Research the training you’ll need first, along with the cost for any tuition, books, parking, lab fees, computers or printers, as well as the duration for how long it will take.

Consider downsizing your home

People try not to disrupt their children’s lives after a divorce, by continuing to live in the family home. “That’s often the beginning of a very difficult situation because it costs a lot of money and the house is not liquid,” says Pilz.

Moving can be an emotional decision, but your family home is also an investment asset that’s part of your portfolio. Since you’ll have to pay for this home with one income, if your budget’s tight, moving to a less expensive home or renting may be a good option to consider. Factor into your decision how much utility the home provides you.

“If your home is a huge portion of your wealth, it might make sense to diversify your assets,” says chartered financial analyst Robert Stammers, director of investor education for the CFA Institute. “You need to approach it as an investment asset, and you need to make decisions from that context as well.”

Don’t forget health insurance

Health insurance could be a substantial expense if you used to be on your spouse’s policy.
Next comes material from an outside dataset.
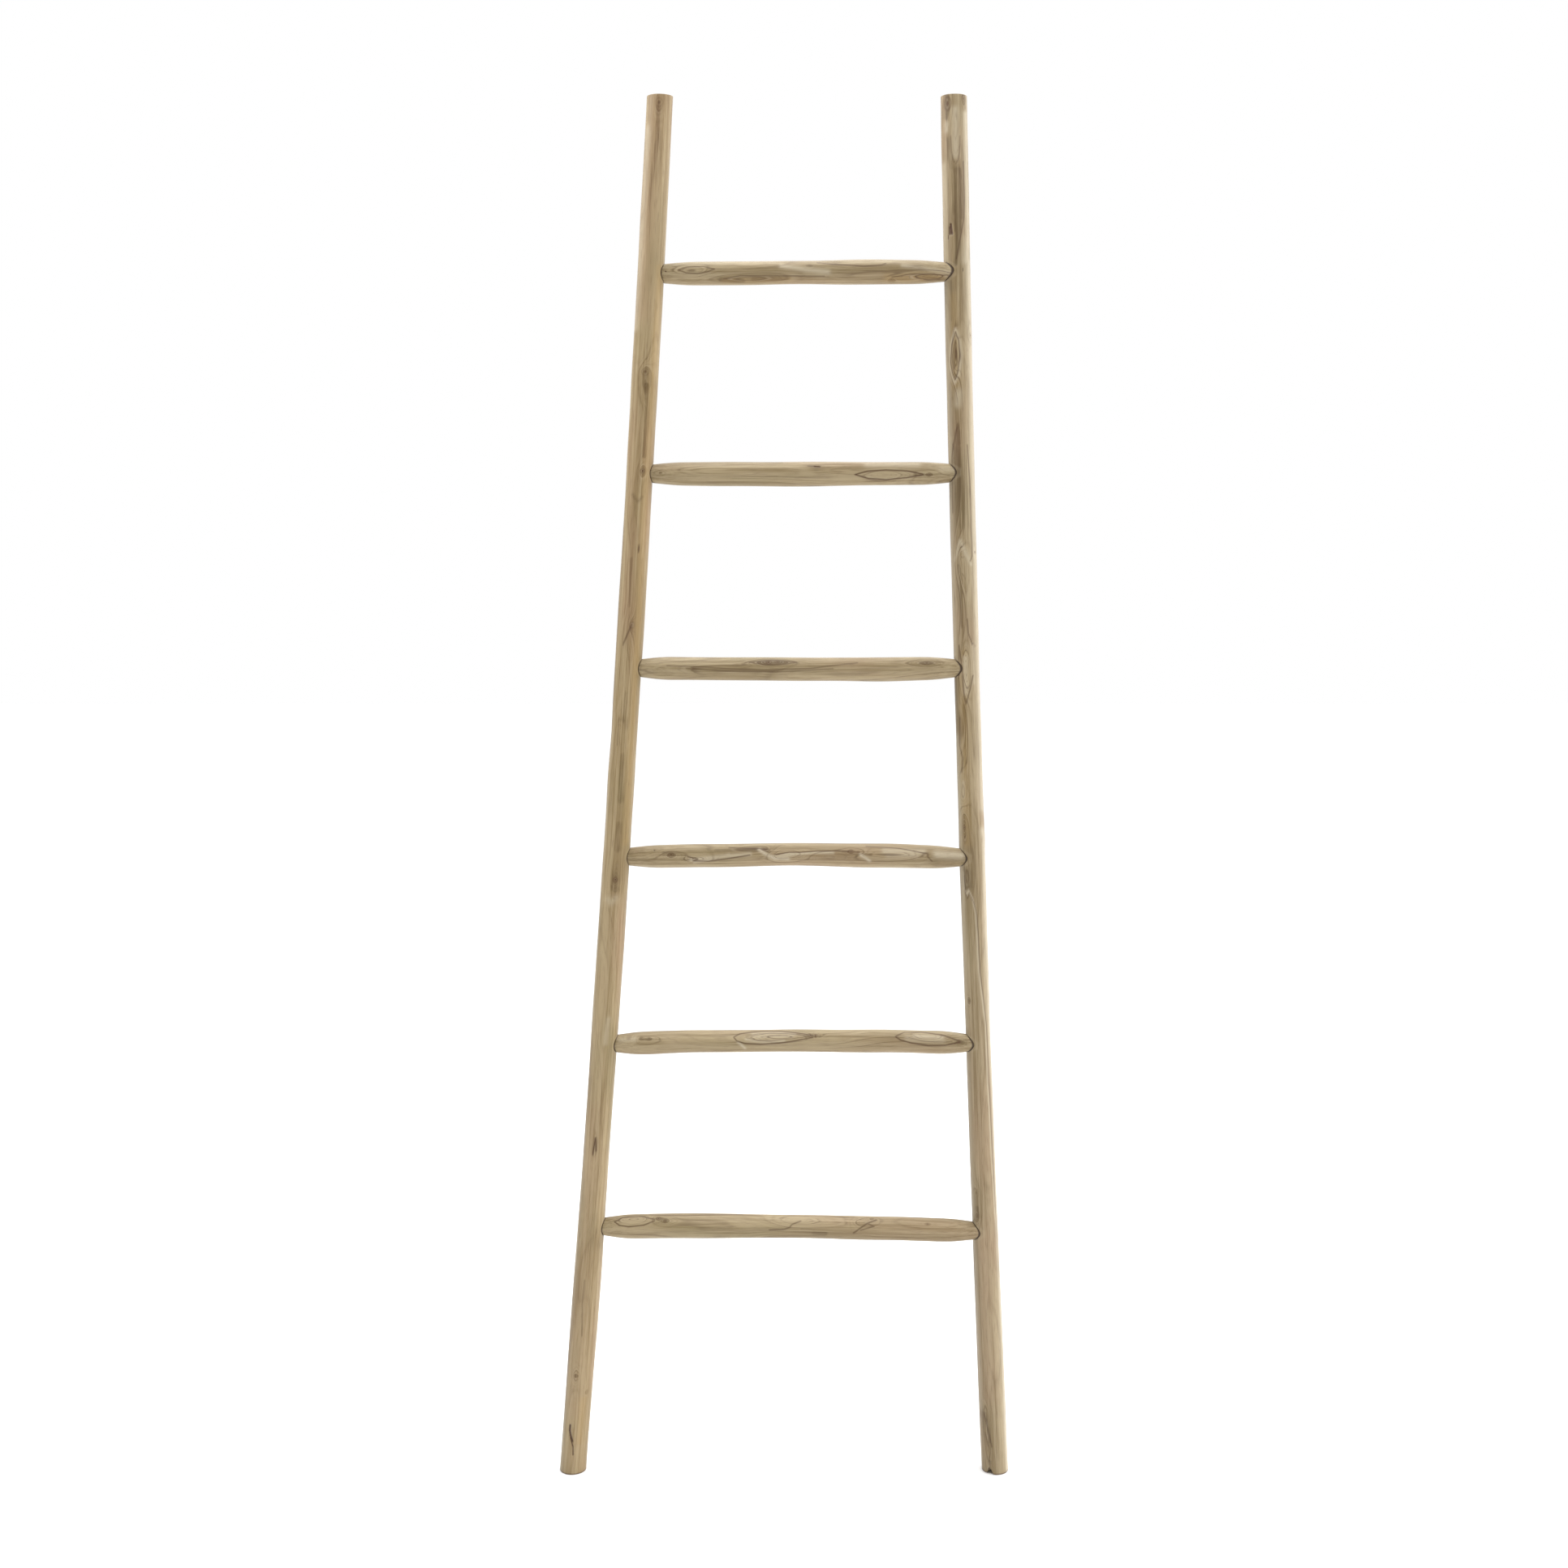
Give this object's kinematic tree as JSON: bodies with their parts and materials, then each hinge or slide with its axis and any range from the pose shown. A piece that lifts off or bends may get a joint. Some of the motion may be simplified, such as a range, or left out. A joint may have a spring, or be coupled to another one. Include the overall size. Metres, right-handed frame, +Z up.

COBRA is an option but an expensive one, and it lasts for only 36 months. So begin to look for your own policy even before you’re divorced. “Part of the reason to work again is to help pay for your health benefits,” says Clemens.

Working again will also help bring in the income, professional connections, and self-confidence you’ll need after a divorce, hopefully convincing you that there is, indeed, life and financial well-being, even after a divorce.